Jenni Fagan, whose acclaimed debut novel The Panopticon was highlighted by Guardian readers as an example of writing made richer by the inclusion of swearing, felt the rise in literary profanity was only positive.

“Perhaps it will help us move on from the idea of literature as a solely elite form - unaccountable to the truth, plurality and diversity of real life,” said Fagan, who was named one of Granta’s Best of Young British Novelists in 2013.

“Literature began as epistolary novels,” she said. “The word novella means to make new. In the early 18th-century, novels were considered amoral and suspicious. They had to prove themselves as a form of moral guidance. Art has evolved since then. Life contains swearing. Of course if it fits a character’s identity in a novel, it should be there too.”

Twenge and her fellow authors, graduate student Hannah Van Landingham and University of Georgia psychology professor W Keith Campbell, link the rise of profanities in US literature to the increasingly individualistic nature of the country’s culture, as well as the relaxation of societal taboos.
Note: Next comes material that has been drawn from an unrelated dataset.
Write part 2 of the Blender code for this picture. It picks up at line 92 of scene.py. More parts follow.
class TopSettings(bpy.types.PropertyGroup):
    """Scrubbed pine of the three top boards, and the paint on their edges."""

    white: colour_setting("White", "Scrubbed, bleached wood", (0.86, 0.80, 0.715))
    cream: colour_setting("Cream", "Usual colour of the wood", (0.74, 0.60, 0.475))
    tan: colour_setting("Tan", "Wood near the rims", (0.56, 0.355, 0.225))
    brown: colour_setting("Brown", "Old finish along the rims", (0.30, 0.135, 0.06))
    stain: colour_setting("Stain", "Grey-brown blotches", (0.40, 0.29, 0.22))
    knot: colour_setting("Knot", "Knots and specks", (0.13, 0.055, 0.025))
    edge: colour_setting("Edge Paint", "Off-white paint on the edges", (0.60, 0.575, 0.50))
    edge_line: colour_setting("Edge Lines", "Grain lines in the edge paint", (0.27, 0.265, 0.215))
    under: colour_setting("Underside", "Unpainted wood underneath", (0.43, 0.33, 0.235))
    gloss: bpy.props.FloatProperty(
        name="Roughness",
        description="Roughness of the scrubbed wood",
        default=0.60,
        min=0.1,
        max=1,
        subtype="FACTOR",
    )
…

“One key factor may be self-expression. Swearwords allow the free expression of emotion, especially anger. Due to the greater valuation of the rights of the individual self, individualistic cultures favour more self-expression in general and allow more expression of personal anger in particular,” they write. “Thus, a more individualistic culture should be one with a higher frequency of swearword use.”